Due to security concerns, the congresswoman has rarely campaigned in the state, and when she has, it has been so with little to no public notice ahead of time or after. When she has appeared, it has been with a noticeable security detail nearby… Cheney and Hageman do not differ significantly politically.
No real political differences between two candidates, yet one is violently threatened to block her from even speaking?
Threats from within the GOP to intentionally destroy the democratic process and replace it with violence? Sounds familiar to this historian, not least of all because some in the GOP have even dared to bring back “carpetbagger” rhetoric of the KKK to attack Liz Cheney (not so subtlety implying they want to murder her).
1868 political campaigns were literally rife with Americans accused of being “carpetbaggers” and threatened to either quit the election or be lynched by white men. The cover of this history book from the 1960s makes the term painfully clear.
Such 1868 noose rhetoric being waved at political opponents, like the genocidal Nazi swastika or the racist Betsy Ross flag, implies suspension of law and order. It has been a favored symbol embraced by brutal anti-democratic mobs and traitors to America, which is why it keeps popping up lately within the GOP.
Little is known about how a gallows came to be built near the Capitol [during the January 6th violent coup attempt], but the motif has become a favorite among right-wing extremists and white supremacists.

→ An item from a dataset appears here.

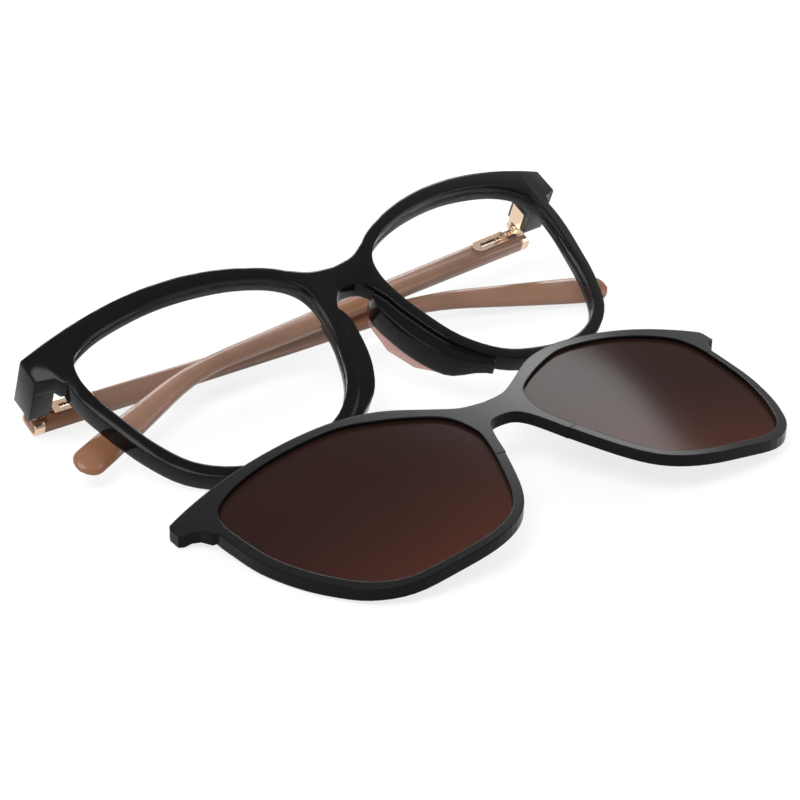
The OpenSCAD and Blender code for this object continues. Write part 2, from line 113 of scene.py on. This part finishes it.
# A colour that goes from "bottom" at a Y of "low" to "top" at a Y of "high"
def gradedTint(tree, look):
    place = tree.nodes.new("ShaderNodeTexCoord")
    split = tree.nodes.new("ShaderNodeSeparateXYZ")
    ramp = tree.nodes.new("ShaderNodeMapRange")
    ramp.inputs["From Min"].default_value = look["low"]
    ramp.inputs["From Max"].default_value = look["high"]
    tint = tree.nodes.new("ShaderNodeMix")
    tint.data_type = "RGBA"
    tint.inputs["A"].default_value = (*look["bottom"], 1)
    tint.inputs["B"].default_value = (*look["top"], 1)
    tree.links.new(place.outputs["Object"], split.inputs[0])
    tree.links.new(split.outputs["Y"], ramp.inputs["Value"])
    tree.links.new(ramp.outputs[0], tint.inputs["Factor"])
    return tint.outputs["Result"]


# A clear lens or pad, which reflects more where it is seen from the side
edgeOnPower = 4.0


def lensMaterial(name, look):
    material, tree, output = newMaterial(name)
    clear = tree.nodes.new("ShaderNodeBsdfTransparent")
    body = addNode(tree, "ShaderNodeBsdfDiffuse", Roughness=0.0)
    body.inputs["Color"].default_value = (*look["haze"], 1)
    inside = tree.nodes.new("ShaderNodeMixShader")
    inside.inputs[0].default_value = look["hazeShare"]
    gloss = addNode(tree, "ShaderNodeBsdfGlossy", Roughness=look["roughness"])
    facing = addNode(tree, "ShaderNodeLayerWeight", Blend=0.5)
    steep = tree.nodes.new("ShaderNodeMath")
    steep.operation = "POWER"
    steep.inputs[1].default_value = edgeOnPower
    share = tree.nodes.new("ShaderNodeMath")
    share.operation = "MULTIPLY_ADD"
    share.inputs[1].default_value = look["edgeShine"]
    share.inputs[2].default_value = look["shine"]
    mixed = tree.nodes.new("ShaderNodeMixShader")
    link = tree.links.new
    if "color" in look:
        clear.inputs["Color"].default_value = (*look["color"], 1)
    else:
        link(gradedTint(tree, look), clear.inputs["Color"])
    link(clear.outputs[0], inside.inputs[1])
    link(body.outputs[0], inside.inputs[2])
    link(facing.outputs["Facing"], steep.inputs[0])
    link(steep.outputs[0], share.inputs[0])
    link(share.outputs[0], mixed.inputs[0])
    link(inside.outputs[0], mixed.inputs[1])
    link(gloss.outputs[0], mixed.inputs[2])
    link(mixed.outputs[0], output.inputs["Surface"])
    return material


def templeMaterial(name, look):
    material, tree, output = newMaterial(name)
    place = tree.nodes.new("ShaderNodeTexCoord")
    noise = addNode(tree, "ShaderNodeTexNoise", Scale=look["scale"], Detail=3.0, Distortion=1.2)
    tint = tree.nodes.new("ShaderNodeMix")
    tint.data_type = "RGBA"
    tint.inputs["A"].default_value = (*look["dark"], 1)
    tint.inputs["B"].default_value = (*look["light"], 1)
    shader = addNode(tree, "ShaderNodeBsdfPrincipled", Roughness=look["roughness"],
                     IOR=plasticIor)
    shader.inputs["Specular IOR Level"].default_value = look["specular"]
    link = tree.links.new
    link(place.outputs["Object"], noise.inputs["Vector"])
    link(noise.outputs["Fac"], tint.inputs["Factor"])
    link(tint.outputs["Result"], shader.inputs["Base Color"])
    link(roundedNormal(tree, look["edge"]), shader.inputs["Normal"])
    link(shader.outputs[0], output.inputs["Surface"])
    return material


# Looks of the pieces
looks = {
    "acetate": {"color": (0.003, 0.003, 0.003), "roughness": 0.12, "specular": 0.12,
                "edge": 0.0006},
    "clipBlack": {"color": (0.004, 0.004, 0.004), "roughness": 0.26, "specular": 0.08,
                  "edge": 0.0004},
    "gold": {"color": (0.8, 0.58, 0.42), "metallic": 1.0, "roughness": 0.16, "edge": 0.0002},
    "steel": {"color": (0.62, 0.6, 0.58), "metallic": 1.0, "roughness": 0.25},
    "temple": {"dark": (0.155, 0.068, 0.035), "light": (0.24, 0.11, 0.06), "scale": 45.0,
               "roughness": 0.28, "specular": 0.25, "edge": 0.0006},
}
clearLook = {"low": -0.01, "high": 0.05,
             "bottom": (0.985, 0.99, 0.99), "top": (0.98, 0.985, 0.985),
             "haze": (0.9, 0.92, 0.92), "hazeShare": 0.01,
             "shine": 0.012, "edgeShine": 0.12, "roughness": 0.02}
tintLook = {"low": -0.062, "high": -0.02,
            "bottom": (0.4, 0.2, 0.15), "top": (0.055, 0.02, 0.016),
            "haze": (0.05, 0.02, 0.015), "hazeShare": 0.3,
            "shine": 0.012, "edgeShine": 0.08, "roughness": 0.16}
padLook = {"color": (0.8, 0.62, 0.58), "haze": (0.5, 0.36, 0.33), "hazeShare": 0.3,
           "shine": 0.03, "edgeShine": 0.3, "roughness": 0.02}
acetate = shinyMaterial("glossy_black", looks["acetate"])
clipBlack = shinyMaterial("satin_black", looks["clipBlack"])
gold = shinyMaterial("rose_gold", looks["gold"])
steel = shinyMaterial("bright_steel", looks["steel"])
coffee = templeMaterial("coffee_brown", looks["temple"])
clearLens = lensMaterial("clear_lens", clearLook)
brownLens = lensMaterial("brown_tint", tintLook)
padClear = lensMaterial("pad_clear", padLook)

dress = {
    "front_frame": acetate, "clip_frame": clipBlack, "demo_lens": clearLens, "clip_lens": brownLens,
    "nose_pad": padClear, "temple": coffee, "end_band": gold, "spring_housing": gold,
    "front_hinge": gold, "hinge_slider": gold,
}
for name, piece in nodes.items():
    found = [look for start, look in dress.items() if name.startswith(start)]
    piece.data.materials.clear()
    piece.data.materials.append(found[0] if found else steel)
print("stage: looks given")

# Softened pieces: the CAD piece with its sharp edges rounded over
softPieces = {
    "front_frame": {"edge": 0.00045, "name": "front_polished", "slot": "black_acetate"},
    "temple_left": {"edge": 0.0003, "name": "temple_left_polished", "slot": "brown_acetate"},
    "temple_right": {"edge": 0.0003, "name": "temple_right_polished", "slot": "brown_acetate"},
}
sharpAngle = math.radians(35)
flatAngle = math.radians(1.2)
mergeDistance = 2e-6
roundingSteps = 3
bodies = frame["record"]["behaviour"]["bodies"]
bodyOf = {node: body for body, names in bodies.items() for node in names}

# The front's own frame, in which its outline was drawn
frontPose = {"tilt": math.radians(26.35), "roll": math.radians(-2.54),
             "place": Vector((-0.00102, 0.02141, 0.02092))}
# The ledges under the nose pads. "wrap" is the radius of the front's curve and "depth"
# its thickness. A ledge thins out from "start" to "end", measured from the middle.
noseFlare = {"wrap": 0.23, "depth": 0.0042, "top": -0.01, "start": 0.009, "end": 0.0165,
             "outer": 0.022, "minDepth": 0.0002, "leftOver": 0.00005}


def fadeNoseFlare(piece):
    roll = Matrix.Rotation(frontPose["roll"], 4, "Y")
    tilt = Matrix.Rotation(frontPose["tilt"], 4, "X")
    place = Matrix.Translation(frontPose["place"]) @ roll @ tilt
    back = place.inverted()
    wrap, depth = noseFlare["wrap"], noseFlare["depth"]
    start, end = noseFlare["start"], noseFlare["end"]
    for vertex in piece.data.vertices:
        spot = back @ vertex.co
        rimBack = math.sqrt(wrap ** 2 - spot.x ** 2) - wrap - depth
        inFlare = start < abs(spot.x) < noseFlare["outer"] and spot.y < noseFlare["top"]
        if inFlare and spot.z < rimBack - noseFlare["minDepth"]:
            share = min(1.0, (abs(spot.x) - start) / (end - start))
            share = share * share * (3 - 2 * share)
            spot.z += (rimBack - noseFlare["leftOver"] - spot.z) * share
            vertex.co = place @ spot


def softened(nodeName, look):
    source = nodes[nodeName]
    bpy.ops.object.select_all(action="DESELECT")
    source.select_set(True)
    bpy.context.view_layer.objects.active = source
    bpy.ops.object.duplicate()
    piece = bpy.context.object
    piece.name = look["name"]
    piece.parent = None
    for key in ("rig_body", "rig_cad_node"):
        del piece[key]
    bpy.ops.object.mode_set(mode="EDIT")
    bpy.ops.mesh.select_all(action="SELECT")
    bpy.ops.mesh.remove_doubles(threshold=mergeDistance)
    bpy.ops.object.mode_set(mode="OBJECT")
    if nodeName == "front_frame":
        fadeNoseFlare(piece)
    bpy.ops.object.mode_set(mode="EDIT")
    bpy.ops.mesh.dissolve_limited(angle_limit=flatAngle)
    bpy.ops.object.mode_set(mode="OBJECT")
    rounding = piece.modifiers.new("rounding", "BEVEL")
    rounding.width = look["edge"]
    rounding.segments = roundingSteps
    rounding.limit_method = "ANGLE"
    rounding.angle_limit = sharpAngle
    bpy.ops.object.modifier_apply(modifier="rounding")
    bpy.ops.object.shade_smooth_by_angle(angle=sharpAngle)
    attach(piece, bodyOf[nodeName])
    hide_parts(nodeName)


for nodeName, look in softPieces.items():
    softened(nodeName, look)
print("stage: edges rounded")

# Floor: the camera, metal and glass see it as plain white with a soft shadow
floorSize = 6
floorLevel = -0.0004
floorColor = (0.86, 0.86, 0.86, 1)
shadowShare = 0.2
bpy.ops.object.select_all(action="DESELECT")
bpy.ops.mesh.primitive_plane_add(size=floorSize, location=(0, 0, floorLevel))
floor = bpy.context.object
floor.name = "floor"
floorLook, floorTree, floorOut = newMaterial("floor_white")
seen = addNode(floorTree, "ShaderNodeEmission", Strength=1.0)
matte = floorTree.nodes.new("ShaderNodeBsdfDiffuse")
matte.inputs["Color"].default_value = floorColor
seenMatte = floorTree.nodes.new("ShaderNodeMixShader")
seenMatte.inputs[0].default_value = shadowShare
floorTree.links.new(seen.outputs[0], seenMatte.inputs[1])
floorTree.links.new(matte.outputs[0], seenMatte.inputs[2])
path = floorTree.nodes.new("ShaderNodeLightPath")
choice = floorTree.nodes.new("ShaderNodeMixShader")
shownTo = path.outputs["Is Camera Ray"]
for ray in ("Is Glossy Ray", "Is Transmission Ray"):
    either = floorTree.nodes.new("ShaderNodeMath")
    either.operation = "MAXIMUM"
    floorTree.links.new(shownTo, either.inputs[0])
    floorTree.links.new(path.outputs[ray], either.inputs[1])
    shownTo = either.outputs[0]
floorTree.links.new(shownTo, choice.inputs[0])
floorTree.links.new(matte.outputs[0], choice.inputs[1])
floorTree.links.new(seenMatte.outputs[0], choice.inputs[2])
floorTree.links.new(choice.outputs[0], floorOut.inputs["Surface"])
floor.data.materials.append(floorLook)

worldStrength = 0.62
world = bpy.data.worlds.new("studio")
scene.world = world
world.use_nodes = True
sky = world.node_tree.nodes["Background"]
sky.inputs["Color"].default_value = (1, 1, 1, 1)
sky.inputs["Strength"].default_value = worldStrength

# Soft boxes, all aimed at the middle: name, place, width, length, power
softBoxes = [
    ("key", (-0.5, -0.2, 0.9), 0.6, 0.6, 9),
    ("back", (0.35, 0.75, 0.5), 0.9, 0.25, 7),
    ("side", (0.8, -0.3, 0.4), 0.3, 0.6, 3),
]
for name, place, width, length, power in softBoxes:
    light = bpy.data.lights.new(name, "AREA")
    light.shape = "RECTANGLE"
    light.size = width
    light.size_y = length
    light.energy = power
    lamp = bpy.data.objects.new(name, light)
    scene.collection.objects.link(lamp)
    lamp.location = place
    lamp.rotation_euler = (-Vector(place)).to_track_quat("-Z", "Y").to_euler()

# Camera at the photograph's angle
cameraPlace = Vector((-0.31032, -0.42469, 0.2685))
cameraForward = Vector((0.5189, 0.7299, -0.445)).normalized()
cameraRight = Vector((0.8053, -0.592, -0.0319)).normalized()
cameraUp = cameraRight.cross(cameraForward)
lensLength = 126
cameraData = bpy.data.cameras.new("camera")
cameraData.sensor_width = 36
cameraData.lens = lensLength
cameraData.clip_start = 0.01
camera = bpy.data.objects.new("camera", cameraData)
scene.collection.objects.link(camera)
turn = Matrix((cameraRight, cameraUp, -cameraForward)).transposed().to_4x4()
camera.matrix_world = Matrix.Translation(cameraPlace) @ turn
scene.camera = camera
scene.view_settings.view_transform = "Standard"
print("stage: studio ready")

While “carpetbagger” should be raising alarms for dangerous domestic terrorist tactics, it more likely is being overlooked by most Americans as they don’t know their own country’s history. Most likely think such a term and threatening behavior suggests a remote climate of some far away Banana Republic under the thumb of corruption and crime, as I’ve also written about here before.
However, Wyoming clearly has the domestic terrorism hallmarks in a slide away from democracy and towards the rather grotesque origin story of America as an intentionally backwards thinking profit-driven white police state (created to preserve slavery and opposed to freedom).